8. On May 24, 2010, petitioner made an application to vacate the default determination. Petitioner stated that the reason for his failure to appear at the hearing is that "[f]or some unknown reason the hearing scheduled in Rochester on May 17th , 2010 was not entered into the calendar at the Law Office of Raynmond W. Bulson, Esq., so a request for a continuance was not sent." With respect to the merits of his case, petitioner stated:
6. The delay in paying the sales tax was not intentional on Petitioner's part. There was a large assessment that coincided with a Settlement Stipulation entered into with the Sales Tax Department in February, 2009 that appeared to be the same debt. This has since been clarified and Petitioner is diligently trying to reach a compromise settlement with the tax compliance office.
7. It is believed that a settlement can be agreed on this date to allow Petitioner to continue operating the restaurant in question as it is his sole means of income and without it would be unable to pay any amount on his sales tax liability.
* * *
10. Petitioner cannot maintain payments of the settlement without having his business fully operational. To do so, he must have his Certificate of Authority renewed to continue running his business and meet his financial responsibilities.
9. The Division has filed papers in opposition to petitioner's application to vacate the default determination. In his affidavit, Mr. Hall asserts that petitioner has not established a reasonable excuse for his failure to appear at the hearing. He points out that both petitioner and petitioner's representative were made aware by letter and by Final Notice of Expedited Hearing of the date and time of the May 17, 2010 hearing and the need to ask for an adjournment if they could not appear. In addition, Mr. Hall points out that in the days leading up to the scheduled hearing petitioner's representative twice failed to return Mr. Hall's telephone calls made for the purpose of discussing the case.

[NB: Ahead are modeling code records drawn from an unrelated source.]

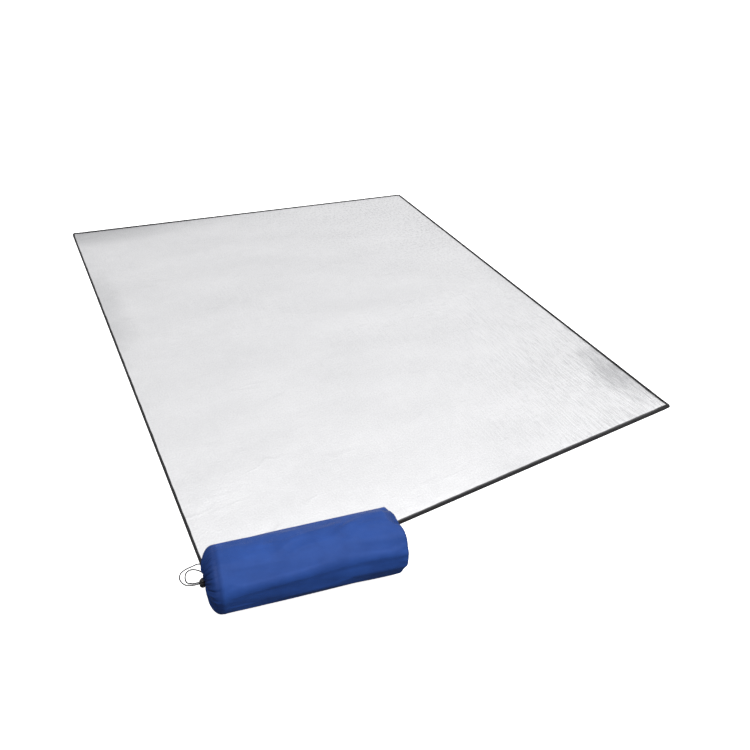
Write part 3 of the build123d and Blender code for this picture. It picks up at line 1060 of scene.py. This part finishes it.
def inflate(rings):
    """A short cloth run: the cloth, cut a little loose, under light pressure with its ends sewn."""
    coarse = rings[:, ::2]
    count, around = coarse.shape[:2]
    start = in_frame(coarse)
    thing = make_object("cloth_run", start.reshape(-1, 3), ring_faces(count, around))
    sewn = thing.vertex_groups.new(name="sewn")
    last = list(range((count - 2) * around, count * around))
    sewn.add(list(range(2 * around)) + last, 1.0, "ADD")
    cloth = thing.modifiers.new("Cloth", "CLOTH")
    for key, value in CLOTH_SETTINGS.items():
        setattr(cloth.settings, key, value)
    cloth.settings.effector_weights.gravity = 0.0
    cloth.collision_settings.use_self_collision = False
    cloth.point_cache.frame_start = 1
    cloth.point_cache.frame_end = CLOTH_FRAMES
    for number in range(1, CLOTH_FRAMES + 1):
        scene.frame_set(number)
    mesh = thing.evaluated_get(bpy.context.evaluated_depsgraph_get()).to_mesh()
    ended = np.zeros(len(mesh.vertices) * 3)
    mesh.vertices.foreach_get("co", ended)
    bpy.data.objects.remove(thing, do_unlink=True)
    scene.frame_set(1)

    moved = ended.reshape(start.shape) - start
    angles = coarse[..., 2:3]
    outward = np.cos(angles) * np.array(bag_side) + np.sin(angles) * np.array(bag_up)
    moved = np.stack([moved @ np.array(bag_axis), (moved * outward).sum(axis=2)], axis=2)
    # the swelling itself is taken off again, ring by ring
    moved[..., 1] -= moved[..., 1].mean(axis=1, keepdims=True)
    reach = np.linalg.norm(moved, axis=2, keepdims=True)
    moved *= CLOTH_CAP / (CLOTH_CAP + reach)
    fine = np.repeat(moved, 2, axis=1)
    fine[:, 1::2] = (moved + np.roll(moved, -1, axis=1)) / 2
    fine = (np.roll(fine, 1, axis=1) + 2 * fine + np.roll(fine, -1, axis=1)) / 4
    result = rings.copy()
    result[..., :2] += fine
    return clear_roll(result)


def in_frame(rings):
    """Bag coordinates (along, out, angle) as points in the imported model's frame."""
    along, out, angle = rings[..., 0:1], rings[..., 1:2], rings[..., 2:3]
    origin = np.array(MOUTH)
    return (
        origin
        + along * np.array(bag_axis)
        + out * np.cos(angle) * np.array(bag_side)
        + out * np.sin(angle) * np.array(bag_up)
    )


def settle(points):
    """The cloth doesn't go through the floor or the pad's corner."""
    over_pad = (points[..., 0] > -half_width - 0.002) & (points[..., 1] > -half_length - 0.002)
    lowest = np.where(over_pad, TAPE_TOP + CLEAR_OF_TAPE, CLEAR_OF_FLOOR)
    points[..., 2] = np.maximum(points[..., 2], lowest)
    return points


def add_flat_ring(thing, rings, around, cloth, girth):
    """Flat coordinates for a tube of rings, with the seam where the angle starts again."""
    layer = thing.data.uv_layers.new(name="UVMap")
    values = []
    for ring in range(rings - 1):
        for place in range(around):
            left, right = place / around * girth, (place + 1) / around * girth
            low, high = cloth[ring], cloth[ring + 1]
            values += [low, left, high, left, high, right, low, right]
    layer.data.foreach_set("uv", np.array(values, np.float32))


def thicken(thing, depth):
    modifier = thing.modifiers.new("cloth", "SOLIDIFY")
    modifier.thickness = depth
    modifier.offset = -1.0
    graph = bpy.context.evaluated_depsgraph_get()
    mesh = bpy.data.meshes.new_from_object(thing.evaluated_get(graph))
    thing.modifiers.clear()
    thing.data = mesh


def finish_bag_piece(thing, stands_for):
    finish_piece(thing, "bag_nylon", nylon)
    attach(thing, "carry_bag")
    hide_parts(stands_for)


def make_bag_tube():
    rings, cloth = bag_surface()
    rings = inflate(rings)
    points = settle(in_frame(rings))
    count = len(points)
    tube = make_object("bag_cloth", points.reshape(-1, 3), ring_faces(count, AROUND))
    add_flat_ring(tube, count, AROUND, cloth, math.tau * BAG_RADIUS)
    thicken(tube, CLOTH)
    finish_bag_piece(tube, "bag_tube")


def make_bag_base():
    """The round base panel, a little crowned by the roll behind it."""
    circles = 26
    angles = np.arange(AROUND) * math.tau / AROUND
    seam = base_seam(np.degrees(angles))[0]
    middle = BAG_LENGTH + BASE_CROWN
    rings = []
    for share in np.linspace(1.0, 0.02, circles):
        out = (SEAM_RADIUS + 0.0004) * share
        along = middle + (seam - 0.0007 - middle) * share**2.2
        along += 0.0005 * np.sin(5 * angles + 9 * share) * share
        along += 0.0005 * np.sin(23 * angles + 2.0 * np.sin(2 * angles)) * share**6
        rings.append(np.stack([along, np.full(AROUND, out), angles], axis=1))
    points = in_frame(np.array(rings)).reshape(-1, 3)
    faces = ring_faces(circles, AROUND)
    faces.append(tuple(range((circles - 1) * AROUND, circles * AROUND)))
    flat = np.array(rings).reshape(-1, 3)
    flat = np.stack(
        [BASE_PANEL_AT + flat[:, 1] * np.cos(flat[:, 2]), flat[:, 1] * np.sin(flat[:, 2])], axis=1
    )
    base = make_object("bag_base_panel", points, faces, flat)
    thicken(base, CLOTH)
    finish_bag_piece(base, "bag_base")


def make_mouth_hem():
    """The gathered hem tunnel round the drawn-in mouth."""
    around = 288
    section = 28
    angles = np.arange(around) * math.tau / around
    ridges = pleat(angles)
    rings = []
    for place in range(section):
        turn = math.tau * place / section
        radius = HEM_RADIUS + HEM_RIDGES * ridges * (0.6 + 0.4 * math.cos(turn))
        along = HEM_ALONG + radius * math.sin(turn)
        out = HEM_OUT + radius * math.cos(turn)
        rings.append(np.stack([along, out, angles], axis=1))
    points = in_frame(np.array(rings)).reshape(-1, 3)
    faces = ring_faces(section, around, flip=True, closed=True)
    flat = [
        (HEM_CUT * ring / section, HEM_GIRTH * place / around)
        for ring in range(section)
        for place in range(around)
    ]
    hem = make_object("bag_hem_ruffle", points, faces, flat)
    finish_bag_piece(hem, "bag_mouth_hem")


make_bag_tube()
make_bag_base()
make_mouth_hem()


# ---- the cord lock's spring ----
SPRING_TURNS = 2.5
SPRING_WIRE = 0.0003  # half its thickness


def make_lock_spring():
    """A coil of wire, as long and as wide as the CAD spring it stands for."""
    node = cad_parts["cord_lock_spring"]
    corners = [node.matrix_world @ vertex.co for vertex in node.data.vertices]
    low = np.array(corners).min(axis=0)
    high = np.array(corners).max(axis=0)
    middle = (low + high) / 2
    coil = (high[0] - low[0]) / 2 - SPRING_WIRE
    climb = high[2] - low[2] - 2 * SPRING_WIRE
    steps, sides = 80, 10
    points, flat = [], []
    for step in range(steps + 1):
        turn = math.tau * SPRING_TURNS * step / steps
        outward = Vector((math.cos(turn), math.sin(turn), 0))
        centre = Vector((middle[0], middle[1], low[2] + SPRING_WIRE + climb * step / steps))
        for side in range(sides):
            angle = math.tau * side / sides
            reach = coil + SPRING_WIRE * math.cos(angle)
            points.append(centre + outward * reach + Vector((0, 0, SPRING_WIRE * math.sin(angle))))
            flat.append((turn * coil, angle * SPRING_WIRE))
    faces = ring_faces(steps + 1, sides, caps=True)
    spring = make_object("lock_coil", points, faces, flat)
    finish_piece(spring, "spring_steel", steel)
    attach(spring, "cord_lock")
    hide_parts("cord_lock_spring")
    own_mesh(spring)


make_lock_spring()


# ---- CAD pieces that show as they are ----
CARRIED_OVER = {
    "cord_lock_body": plastic,
    "cord_lock_plunger": plastic,
    "drawcord_in_hem": braid,
    "packed_pad_foam": foam_packed,
    "packed_pad_foil": inner_foil,
}
for name, material in CARRIED_OVER.items():
    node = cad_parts[name]
    node.data.materials.clear()
    node.data.materials.append(material)
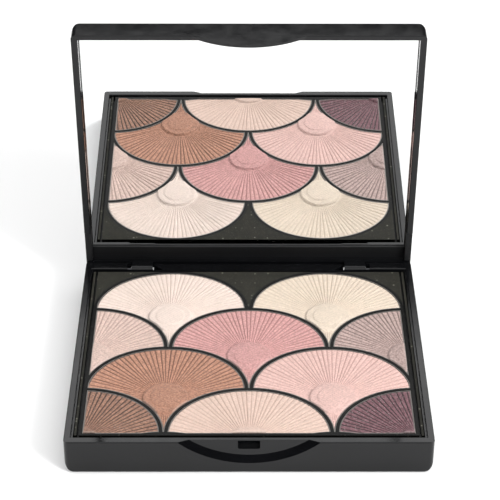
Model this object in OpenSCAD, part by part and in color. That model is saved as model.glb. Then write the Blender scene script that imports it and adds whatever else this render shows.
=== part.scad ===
// Eyeshadow palette: a hinged mirror compact with ten pressed powders laid out as fish scales.
// Frame: +X to the right, +Y to the hinge, +Z up; origin under the middle of the base.
// The lid is drawn closed on the base, then turned about the hinge axis to its open rest angle.

/* [Case] */
// Width of the closed case
case_w = 110; // [105:1:120]
// Depth of the closed case, front face to hinge face
case_d = 92.2; // [91.6:0.2:94]
// Height of the base, underside to rim
base_h = 12; // [11.6:0.1:13.5]
// Height of the lid, rim to outer face
lid_h = 8; // [7.4:0.1:10]
// Thickness of the side walls
wall = 2.1; // [2:0.1:2.3]
// Thickness of the base's front wall
front_wall = 2.4; // [2.3:0.1:2.5]
// Thickness of the lid's front wall
lid_front_wall = 1.8; // [1.5:0.1:2.3]
// Thickness of the base floor
floor_t = 1.5; // [1.2:0.1:2]
// Radius of the four upright corners
corner_r = 1.5; // [0.8:0.1:2.2]
// Radius of the long outer edges at the sides
side_edge_r = 4.2; // [1:0.1:4.4]
// Radius of the outer edges at the front and the hinge side
front_edge_r = 0.9; // [0.5:0.1:1.2]
// Radius of the outer edge of both rims
rim_edge_r = 0.3; // [0.1:0.05:0.4]
// Chamfer of the inner edge of both rims
rim_chamfer = 0.2; // [0.1:0.05:0.3]
// Gap between the two rims when the lid is shut
rim_gap = 0.15; // [0.1:0.05:0.3]

/* [Hinge] */
// Angle of the lid from shut, as it stands open
lid_angle = 86.9; // [60:0.1:100]
// Distance of the hinge axis below the base rim, and in from the hinge face
hinge_inset = 1.8; // [1.7:0.05:1.9]
// Radius of the steel hinge pins
pin_r = 0.6; // [0.5:0.05:0.7]
// Running clearance of the pins in the base, on the radius
pin_clear = 0.05; // [0.02:0.01:0.1]
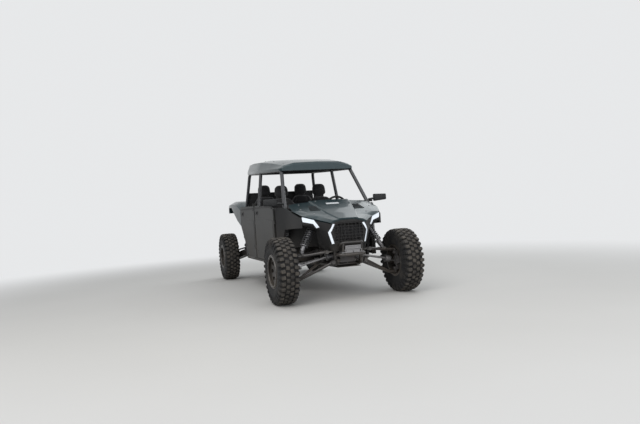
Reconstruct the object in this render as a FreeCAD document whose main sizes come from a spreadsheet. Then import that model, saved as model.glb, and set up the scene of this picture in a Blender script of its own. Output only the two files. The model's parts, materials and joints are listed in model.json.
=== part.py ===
import FreeCAD, Part
import math
import os
import Sketcher
from FreeCAD import Placement, Rotation, Vector

# Side by side utility vehicle with two rows of seats.
# Millimetres; X to the vehicle's left, Y to the rear, Z up, the ground at Z 0.
# Stations called "back" are distances behind the front axle.

doc = FreeCAD.newDocument("SideBySide")
sheet = doc.addObject("Spreadsheet::Sheet", "Sizes")

sizeTable = [
    ("WheelBase", 3505, "front axle to rear axle"),
    ("WheelOffset", 813, "middle of the vehicle to the middle of a tyre"),
    ("FrontReach", 350, "front axle to the front bumper's face"),
    ("RearReach", 420, "rear axle to the rear bumper's face"),
    ("TyreRadius", 406.5, "tread lugs' tips"),
    ("TyreHalfWidth", 127, "half of the tyre's width"),
    ("LugHeight", 17, "tread lugs above the carcass"),
    ("LugLength", 62, "tread lug along the tread"),
    ("LugCount", 19, "tread lugs around one row"),
    ("RimRadius", 190.5, "bead seat"),
    ("RimHalfWidth", 112, "half of the rim's width"),
    ("RimWall", 11, "rim barrel's thickness"),
    ("RimWindowCount", 8, "windows around the wheel's face"),
    ("RimWindowRadius", 25, "half width of one window"),
    ("HubRadius", 42, "wheel hub"),
    ("DiscRadius", 128, "brake disc"),
    ("KingpinOffset", 720, "middle of the vehicle to the steering axis"),
    ("BallSpread", 105, "ball joints above and below the axle"),
    ("SteerArm", 110, "steering axis to the tie rod's ball"),
    ("CageTube", 25, "radius of the cage's tubes"),
    ("FrameTube", 22, "radius of the frame's tubes"),
    ("ArmTube", 17, "radius of the suspension arms' tubes"),
    ("BellyHeight", 400, "skid plate above the ground"),
    ("BellyThick", 6, "skid plate"),
    ("SillSide", 640, "middle of the vehicle to the frame's outer tubes"),
    ("RearWallTop", 1480, "wall behind the rear seats above the ground"),
    ("RoofFrontHalf", 540, "half of the roof's width at the front"),
    ("RoofRearHalf", 606, "half of the roof's width over the middle pillars"),
    ("RoofFront", 1808, "top of the roof's front end above the ground"),
    ("RoofRear", 1966, "top of the roof's rear end above the ground"),
    ("CageFront", 1690, "cage's upper tubes above the ground at the front"),
    ("CageRear", 1790, "cage's upper tubes above the ground at the rear"),
    ("RoofEnd", 2630, "front axle to the roof's rear end"),
    ("RoofSkin", 26, "roof panel's thickness"),
    ("HoodSkin", 20, "hood panel's thickness"),
    ("FasciaSkin", 22, "front panel's thickness"),
    ("DoorThick", 46, "door's thickness"),
    ("DoorTop", 1240, "doors' upper edge above the ground"),
    ("DoorFace", 722, "middle of the vehicle to the door's outer face"),
    ("HingeSide", 708, "middle of the vehicle to a door's hinge pin"),
    ("HingeFront", 556, "front axle to the front doors' hinge pins"),
    ("HingeRear", 1676, "front axle to the rear doors' hinge pins"),
    ("HingePin", 5, "radius of a door's hinge pin"),
    ("SpindleRadius", 20, "wheel spindle"),
    ("BallStud", 8, "radius of the studs on the steering axis"),
    ("RackBar", 14, "radius of the steering rack's bar"),
    ("RunningGap", 0.3, "clearance around a turning or sliding pin"),
    ("SeatGap", 0.3, "clearance between pieces that rest on one another"),
    ("SeatFrontOffset", 300, "middle of the vehicle to a front seat's middle"),
    ("SeatRearOffset", 318, "middle of the vehicle to a rear seat's middle"),
    ("SeatFrontBack", 1560, "front axle to the front seats' back"),
    ("SeatRearBack", 2560, "front axle to the rear seats' back"),
    ("SeatFrontBase", 620, "front seats' underside above the ground"),
    ("SeatRearBase", 680, "rear seats' underside above the ground"),
    ("SeatFrontTop", 1530, "front headrests' tops above the ground"),
    ("SeatRearTop", 1600, "rear headrests' tops above the ground"),
    ("SteeringWheelRadius", 175, "steering wheel's rim"),
    ("SteeringWheelGrip", 15, "steering wheel's grip"),
    ("ShockSpring", 52, "coil spring's outer radius"),
    ("ShockTurns", 9, "turns of a coil spring"),
    ("ShockTop", 1000, "front shocks' upper eyes above the ground"),
    ("RearShockTop", 940, "rear shocks' upper eyes above the ground"),
    ("LowerPivotHeight", 470, "front lower arms' inner pivots above the ground"),
    ("UpperPivotHeight", 600, "front upper arms' inner pivots above the ground"),
    ("BedHalfWidth", 470, "half of the cargo bed's inner width"),
    ("BedFloor", 1010, "cargo bed's floor above the ground"),
    ("BedWall", 14, "cargo bed's wall"),
    ("BedDepth", 230, "cargo bed's walls above its floor"),
    ("WingTop", 1368, "rear wings' highest line above the ground"),
]
for row, (name, value, note) in enumerate(sizeTable, start=1):
    sheet.set("A%d" % row, name)
    sheet.set("B%d" % row, str(value))
    sheet.set("C%d" % row, note)
    sheet.setAlias("B%d" % row, name)
doc.recompute()


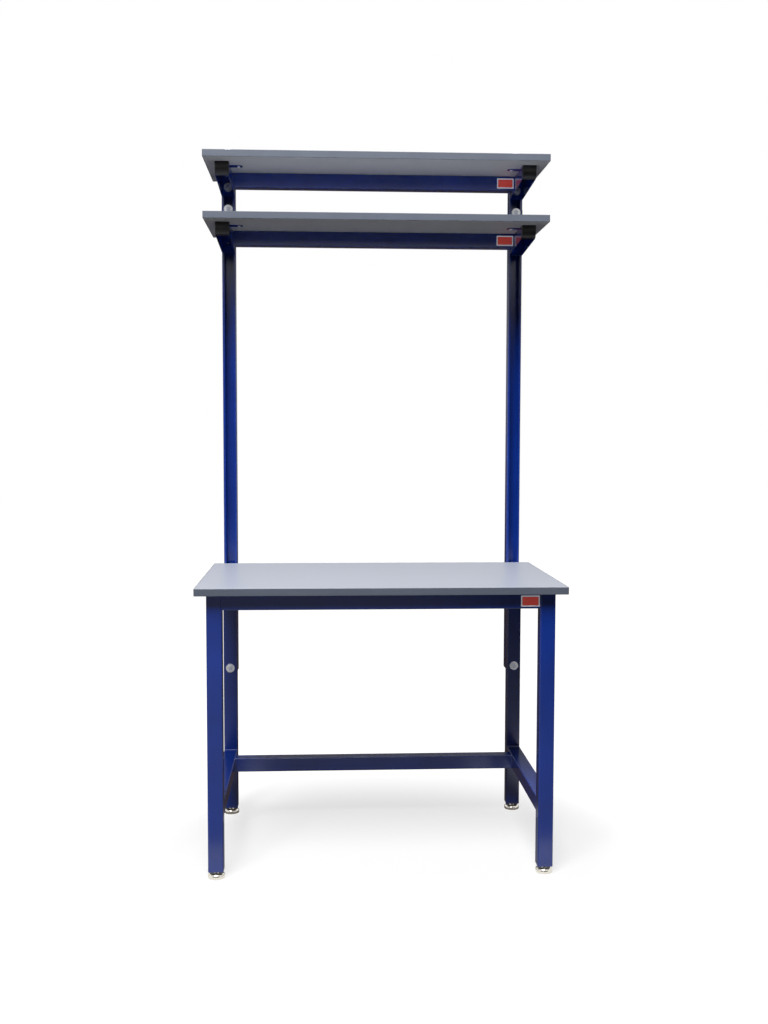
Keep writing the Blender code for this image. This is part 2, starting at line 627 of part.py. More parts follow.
def main():
    """Build the bench."""
    add_worktop()
    add_frame()
    for row in LEG_ROWS:
        for side in SIDES:
            add_glide(row, side)
    add_uprights()
    add_label("front_label", FRONT_LEG_Y - TUBE / 2, APRON_Z)
    add_shelf("lower_shelf", LOWER_SHELF_HEIGHT, {"high": UPPER_BOLT_RISE})
    add_shelf("upper_shelf", UPPER_SHELF_HEIGHT, {"high": UPPER_BOLT_RISE, "low": -LOWER_BOLT_DROP})


main()
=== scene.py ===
"""A steel workbench with a laminated top and two shelves on open uprights, dressed for a picture.

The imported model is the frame: each class below is one sub-assembly, takes its places from the
frame's nodes, builds the finer pieces that stand for them and gives them their finish. Lengths are
metres, +Z is up, the bench faces -Y and its footprint is centred on the origin.
"""

from __future__ import annotations

import logging
import math
from collections.abc import Iterable, Sequence
from dataclasses import dataclass, field
from enum import Enum
from typing import Any

import bmesh
import bpy
from mathutils import Matrix, Vector


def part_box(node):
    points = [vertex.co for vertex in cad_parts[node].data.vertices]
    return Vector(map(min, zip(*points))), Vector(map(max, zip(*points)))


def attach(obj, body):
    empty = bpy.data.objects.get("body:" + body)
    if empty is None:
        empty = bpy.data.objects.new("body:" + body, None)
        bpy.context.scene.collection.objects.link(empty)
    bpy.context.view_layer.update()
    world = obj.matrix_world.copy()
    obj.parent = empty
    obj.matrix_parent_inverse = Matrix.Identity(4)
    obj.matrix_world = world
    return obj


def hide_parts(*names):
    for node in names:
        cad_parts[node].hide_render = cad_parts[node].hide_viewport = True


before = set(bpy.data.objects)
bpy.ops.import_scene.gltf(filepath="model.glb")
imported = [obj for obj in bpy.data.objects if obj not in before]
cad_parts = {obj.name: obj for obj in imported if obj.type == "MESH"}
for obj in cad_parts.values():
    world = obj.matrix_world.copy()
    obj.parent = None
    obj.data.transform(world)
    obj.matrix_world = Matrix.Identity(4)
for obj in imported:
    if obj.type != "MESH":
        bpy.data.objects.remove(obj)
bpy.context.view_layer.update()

LOG = logging.getLogger("workbench")
MM = 0.001
QUARTER = math.pi / 2
SHARP_ANGLE = math.radians(35)
ROUND_STEPS = 48
FORGED_SLOPE = math.radians(30)
FORGED_TOP = 0.95
RIPPLE_STEP = 0.75
RIPPLE_SIZES = (0.88, 1.08)
RIPPLE_SEED = 7

Point = tuple[float, float]
Shape = bmesh.types.BMesh


class Side(Enum):
    """The left and the right half of the bench, as seen from its front."""

    LEFT = -1
    RIGHT = 1

    @property
    def word(self) -> str:
        """The side's name as the frame's nodes write it."""
        return self.name.lower()


class Slot(Enum):
    """The material slots of the record."""

    PAINT = "blue_paint"
    BOARD = "laminated_board"
    BAND = "edge_band"
    ZINC = "zinc"
    PLUG = "plug_steel"
    PLASTIC = "black_plastic"
    LABEL = "red_label"


class Along(Enum):
    """Turns that lay a shape made along +Z along another direction."""

    UP = Matrix.Identity(4)
    RIGHT = Matrix(((0, 0, 1, 0), (1, 0, 0, 0), (0, 1, 0, 0), (0, 0, 0, 1)))
    FRONT = Matrix(((1, 0, 0, 0), (0, 0, -1, 0), (0, 1, 0, 0), (0, 0, 0, 1)))

    def at(self, place: Sequence[float]) -> Matrix:
        """The turn, followed by a move of the shape's origin to a place."""
        return Matrix.Translation(place) @ self.value


# Colours and nodes


def linear(code: str) -> tuple[float, float, float, float]:
    """Turn an sRGB colour into the linear one that shaders work with.

    Args:
        code: The colour as a # and six hex digits.

    Returns:
        Red, green, blue and an alpha of 1.
    """
    parts = [int(code[start:start + 2], 16) / 255 for start in (1, 3, 5)]
    straight = [part / 12.92 if part <= 0.04045 else ((part + 0.055) / 1.055) ** 2.4 for part in parts]
    return (*straight, 1.0)


def add_node(tree: bpy.types.NodeTree, kind: str, settings: dict[str, Any] | None = None,
             inputs: dict[str | int, Any] | None = None) -> bpy.types.Node:
    """Add a node to a shader or geometry tree.

    Args:
        tree: The tree that takes the node.
        kind: Blender's name for the type of node.
        settings: The node's own settings, by name.
        inputs: A number, colour or output socket for each of its inputs, by name or number.

    Returns:
        The new node.
    """
    node = tree.nodes.new(kind)
    for key, value in (settings or {}).items():
        setattr(node, key, value)
    for key, value in (inputs or {}).items():
        if isinstance(value, bpy.types.NodeSocket):
            tree.links.new(value, node.inputs[key])
        else:
            node.inputs[key].default_value = value
    return node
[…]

10. Mr. Hall asserts that petitioner has not demonstrated that he has a meritorious case. He argues that the substantive issue of this case is whether the Proposed Refusal to Renew a Certificate of Authority was proper and that all of the allegations contained in the petition and application to vacate are irrelevant and immaterial because a variety of assessments remain unpaid.
CONCLUSIONS OF LAW
A. As provided in the Rules of Practice and Procedure of the Tax Appeals Tribunal, "In the event a party or the party's representative does not appear at a scheduled hearing and an adjournment has not been granted, the administrative law judge shall, on his or her own motion or on the motion of the other party, render a default determination against the party failing to appear." (20 NYCRR 3000.15[b][2].) The rules further provide that: "Upon written application to the supervising administrative law judge, a default determination may be vacated where the party shows an excuse for the default and a meritorious case." (20 NYCRR 3000.15[b][3].)B. There is no doubt based upon the record presented in this matter that petitioner did not appear at the hearing scheduled in this matter or obtain an adjournment. Therefore, the administrative law judge correctly granted the Division's motion for default pursuant to 20 NYCRR 3000.15(b)(2) (Matter of Estruch, Tax Appeals Tribunal, May 20, 2010; Matter of Zavalla, Tax Appeals Tribunal, August 31, 1995; Matter of Morano's Jewelers of Fifth Avenue, Tax Appeals Tribunal, May 4, 1989). Once the default order was issued, it was incumbent upon petitioner to show a valid excuse for not attending the hearing and to show that he had a meritorious case (20 NYCRR 3000.13[d][3]; Matter of Estruch; Matter of Zavalla; Matter of Morano's Jewelers of Fifth Avenue).
C. Petitioner must show that he had a valid reason for failing to appear at his scheduled hearing. Petitioner's stated reason for his failure to appear is that "[f]or some unknown reason the hearing scheduled in Rochester on May 17th , 2010 was not entered into the calendar at the Law Office of Raymond W. Bulson, Esq., so a request for a continuance was not sent." I do not consider an "unknown reason" to be a valid reason for failing to appear at a scheduled hearing. Indeed, if an "unknown reason" were sufficient to meet this requirement, the requirement would have no meaning at all.
Moreover, both petitioner and his representative were aware of the hearing date, having been notified in writing of the hearing date on more than one occasion. It does not appear to me that petitioner ever had any intention of appearing at the hearing since his representative indicates he would have sent a request for a continuance. This, of course, presupposes that another adjournment would have been granted.
Accordingly, I find that petitioner has not established a reasonable cause for his failure to appear at his hearing.
D. Petitioner must also establish that he has a meritorious case. Section 1134(a)(4)(B) of the Tax Law provides that:
Where a person files a certificate of registration for a certificate of authority under this subdivision and in considering such application the commissioner ascertains that (i) any tax imposed under this chapter or any related statute, as defined in section eighteen hundred of this chapter, has been finally determined to be due from such person and has not been paid in full . . . the commissioner may refuse to issue a certificate of authority.
Thus the only issue to be resolved in this matter is whether any tax has been finally determined to be due from petitioner and has not been paid in full. At the very least, petitioner must make some plausible argument why he does not owe the taxes that have been found to be due from him. Petitioner has failed to do this. Petitioner does not even suggest that he might not owe all of the taxes that the Division asserts that he owes. At best, petitioner is hoping to enter into some deferred payment arrangement with the Division. The Division is well within its rights in refusing to renew the Certificate of Authority of a vendor who owes back taxes. If the Division ultimately decides that it is in the best interest of the state to enter into a deferred payment arrangement, it is free to do so. However, it cannot be compelled to enter into such an arrangement. Accordingly, petitioner has not established that he has a meritorious case.
E. It is ordered that the application to vacate the default determination be, and it is hereby, denied and the Default Determination issued on May 20, 2010 is sustained.
DATED: Troy, New York
August 19, 2010
1. The exact date is not contained in the record.
2. These notices were issued after the Notice of Proposed Refusal to Renew a Certificate of Authority and therefore cannot be considered as a basis for refusal to renew.